Dampier and Jones both left Mississippi State after that season, foregoing their senior years, and the Bulldogs slipped back into mediocrity.
In 1998, after 30 years as a state employee, Williams decided to start collecting a pension.
He retired as the school's winningest coach at 191-163.
“Greatest decision I've ever made,” he said.
A couple of mid-major schools talked to Williams about coming out of retirement shortly after he went in, but since then, he says, he hasn't had any opportunities to return to the college game. Nor has he been looking.
His only full-time coaching gig since 1998 was with the Memphis Houn'Dawgs of the ABA, a minor league that lasted one season.
Williams spent most of his retirement living in Bay St. Louis on the Mississippi Gulf Coast, helping out with the local high school team.

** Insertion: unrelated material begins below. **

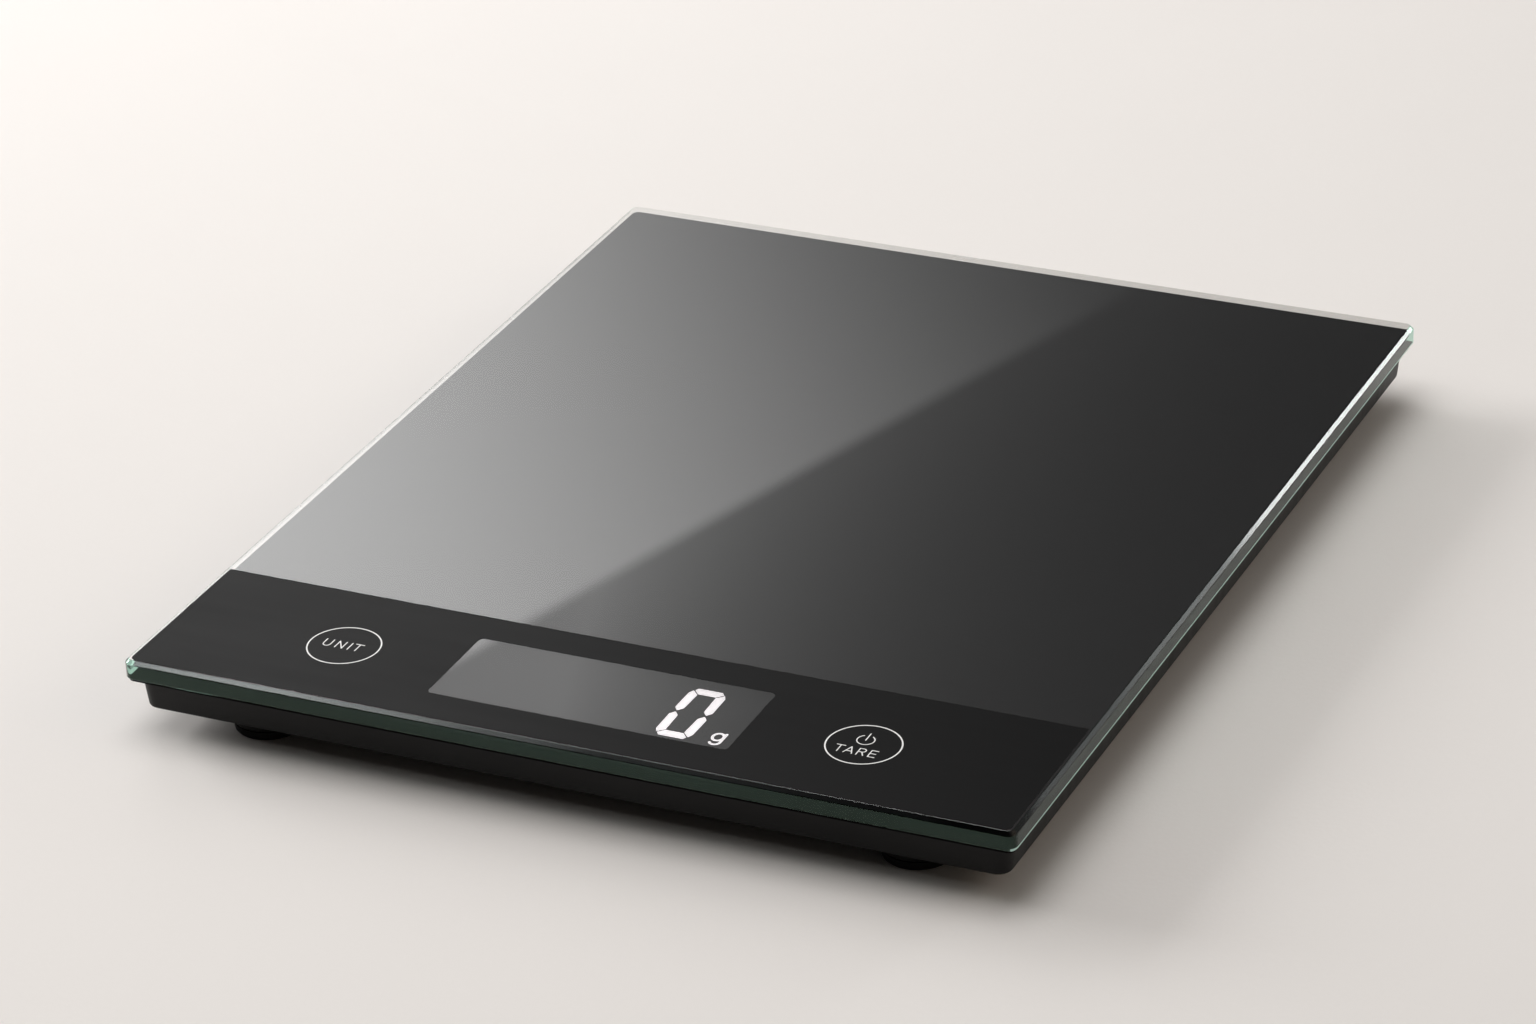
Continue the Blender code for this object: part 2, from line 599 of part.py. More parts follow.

Last year, Williams and his wife, Diann, were considering a move to the Jackson area to be closer to her ailing father.
Even so, he had little interest in becoming the basketball coach at the high school he graduated from in 1959 when he was first approached.
He warmed up to the idea eventually and inherited a team that went 7-18 last season and hasn't played in the state tournament since 1993.
The Pearl Pirates were a little star struck at first.
“It took me about a month just to get comfortable around him,” sophomore Cason Burk said. Some of the shots that I normally took when I was in ninth grade, I was afraid to take them around him.”
Williams was as demanding as ever, running his team ragged.
Again, it worked.
The undersized and not particularly talented Pirates were 19-9 after Friday's victory.
“It's mostly him,” senior Justin Sanders said. “It's basically the same talent we had last year. We all knew that we could play, but he knows how to put it on the court. How to get it out of us. “
Williams says he isn't particularly interested in returning to big-time college basketball, though he'd listen if somebody asked.
Besides, coaching is coaching as far as he's concerned.
“The biggest difference is obviously the talent level and the size of the players,” he said. “As far as the coaching itself: I coach this team just like a I coached my teams at South Natchez high, just like I coached my teams at Co-Lin junior college, and just like I coached my teams at Mississippi State.”